Illinois operates the largest state-funded tourism program in the nation, with a total annual budget of $46 million this fiscal year to promote domestic and international tourism. Because DCCA's tourism advertising campaign is funded primarily through a tax on hotel and motel rooms, most of the cost is financed by out-of-state visitors.

"Whether we're marketing Illinois as a weekend getaway or as an international destination, the end result is that more people are visiting our state and spending their money here," DCCA Director Pam McDonough said.

The growth in Illinois' tourism industry was led by the international market, which saw a record-high 10.5 percent increase in overseas visitors and an 8.9 percent increase in expenditures, accounting for more than $1.5 billion of the $21 billion in travel-related expenditures.

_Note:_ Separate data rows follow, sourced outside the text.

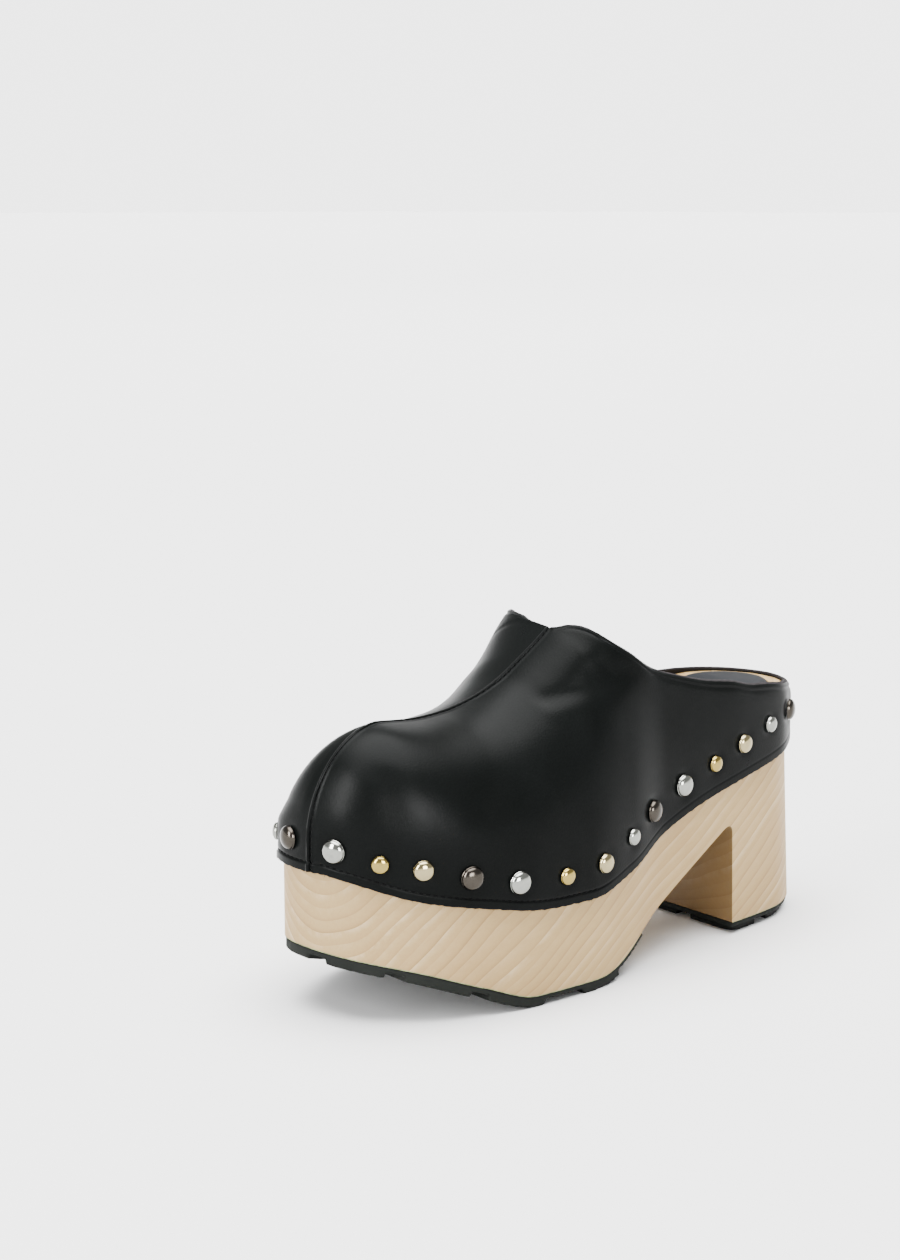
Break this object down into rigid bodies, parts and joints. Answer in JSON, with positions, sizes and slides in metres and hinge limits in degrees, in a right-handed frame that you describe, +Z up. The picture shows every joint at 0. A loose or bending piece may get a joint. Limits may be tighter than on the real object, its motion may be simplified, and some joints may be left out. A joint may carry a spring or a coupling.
{
  "type": "clog",
  "caption": "Left wooden clog with platform and block heel, lugged rubber treads, black leather vamp with a raised middle seam, low open heel, and domed nails along its hem.",
  "frame": {"origin": "middle of the clog's box on the floor, so the lugs stand at z = 0", "axes": "+Z up, toe towards -Y, heel towards +Y, outer side of the left foot towards +X"},
  "size_m": [0.099, 0.2558, 0.139],
  "materials": {
    "pale_wood": "satin, pale, fine growth lines",
    "tread_rubber": "matte, near black",
    "insole_leather": "matte, dark blue grey, padded",
    "black_leather": "semi-matte, smooth, fine grain",
    "silver_metal": "polished",
    "gold_metal": "polished",
    "pale_gold_metal": "polished, pale",
    "gunmetal": "dark, polished"
  },
  "bodies": {
    "root": {"wooden_sole": "pale_wood", "forefoot_tread": "tread_rubber", "heel_tread": "tread_rubber", "insole": "insole_leather", "upper": "black_leather", "stud_inner_01_gunmetal_large": "gunmetal", "stud_inner_02_silver_small": "silver_metal", "stud_inner_03_pale_medium": "pale_gold_metal", "stud_inner_04_gold_small": "gold_metal", "stud_inner_05_silver_large": "silver_metal", "stud_inner_06_gunmetal_large": "gunmetal", "stud_inner_07_silver_small": "silver_metal", "stud_inner_08_pale_medium": "pale_gold_metal", "stud_inner_09_gold_small": "gold_metal", "stud_inner_10_silver_large": "silver_metal", "stud_inner_11_gunmetal_large": "gunmetal", "stud_inner_12_silver_small": "silver_metal", "stud_inner_13_pale_medium": "pale_gold_metal", "stud_inner_14_gold_small": "gold_metal", "stud_outer_01_silver_large": "silver_metal", "stud_outer_02_gold_small": "gold_metal", "stud_outer_03_pale_medium": "pale_gold_metal", "stud_outer_04_gunmetal_large": "gunmetal", "stud_outer_05_silver_large": "silver_metal", "stud_outer_06_gold_small": "gold_metal", "stud_outer_07_pale_medium": "pale_gold_metal", "stud_outer_08_silver_small": "silver_metal", "stud_outer_09_gunmetal_large": "gunmetal", "stud_outer_10_silver_large": "silver_metal", "stud_outer_11_gold_small": "gold_metal", "stud_outer_12_pale_medium": "pale_gold_metal", "stud_outer_13_silver_small": "silver_metal", "stud_outer_14_gunmetal_large": "gunmetal"}
  },
  "joints": []
}
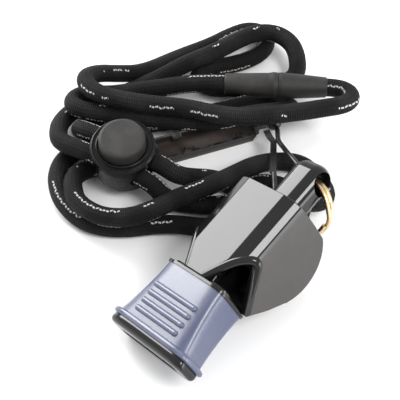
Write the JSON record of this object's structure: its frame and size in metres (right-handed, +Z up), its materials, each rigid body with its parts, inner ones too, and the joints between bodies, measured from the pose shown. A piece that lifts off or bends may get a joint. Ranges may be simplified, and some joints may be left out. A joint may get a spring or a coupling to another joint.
{
  "type": "referee whistle on its lanyard",
  "caption": "Pealess referee whistle in black plastic with a ribbed soft mouth grip, split ring, hook and coiled lanyard cord with lock and connector",
  "frame": {"origin": "on the floor, under the middle of the whistle and its split ring as they lie", "axes": "+X runs along the whistle from the mouthpiece to the lug, +Y to the left of the whistle seen from the mouthpiece over its deck, +Z up from the floor."},
  "size_m": [0.0933, 0.0815, 0.0258],
  "materials": {
    "body_plastic": "gloss",
    "soft_grip": "satin translucent",
    "ring_metal": "bright",
    "hook_metal": "satin",
    "clamp_metal": "satin",
    "lock_plastic": "satin",
    "button_plastic": "matte grained",
    "cord_weave": "woven"
  },
  "bodies": {
    "whistle_and_lanyard": {"top_shell": "body_plastic", "belly_shell": "body_plastic", "air_divider": "body_plastic", "mouth_grip": "soft_grip", "hook_swivel": "hook_metal", "cord_clamp": "clamp_metal", "lock_housing": "lock_plastic", "join_socket": "button_plastic", "join_plug": "button_plastic", "cord_a": "cord_weave", "cord_b": "cord_weave"},
    "lock_button_body": {"lock_button": "button_plastic"},
    "ring_body": {"split_ring": "ring_metal"},
    "hook_body": {"hook_wire": "hook_metal"},
    "gate_body": {"hook_gate": "hook_metal"}
  },
  "joints": [
    {"name": "lock_press", "type": "slide", "parent": "whistle_and_lanyard", "child": "lock_button_body", "axis": [-0.1001, -0.0917, 0.9907], "range_m": [-0.0012, 0], "stiffness_N_per_m": 1500},
    {"name": "ring_turn", "type": "hinge", "parent": "whistle_and_lanyard", "child": "ring_body", "pos_m": [0.02045, -0.0018, 0.01296], "axis": [-0.9055, 0.1812, 0.3837], "continuous": true},
    {"name": "hook_twist", "type": "hinge", "parent": "whistle_and_lanyard", "child": "hook_body", "pos_m": [0.04069, 0.0231, 0.003], "axis": [-0.5742, -0.6173, 0.5378], "range_deg": [-1.5, 1.5]},
    {"name": "gate_open", "type": "hinge", "parent": "hook_body", "child": "gate_body", "pos_m": [0.03457, 0.01898, 0.006], "axis": [0.3077, 0.0761, 0.9484], "range_deg": [0, 8], "stiffness_Nm_per_rad": 0.02}
  ]
}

To capitalize on this market, DCCA is conducting research into expanding Illinois' presence in Japan, Mexico and France. DCCA's Bureau of Tourism currently retains in-country public relations personnel and trade representatives in Germany and the United Kingdom.

On the domestic front, U.S. traveler expenditures increased 7.4 percent, while the number of visitors held steady at 76.3 million. However, the number of business travelers to downstate Illinois increased by 23.2 percent.

Consumer spending on travel and tourism in Illinois has increased every year for the last 13 years.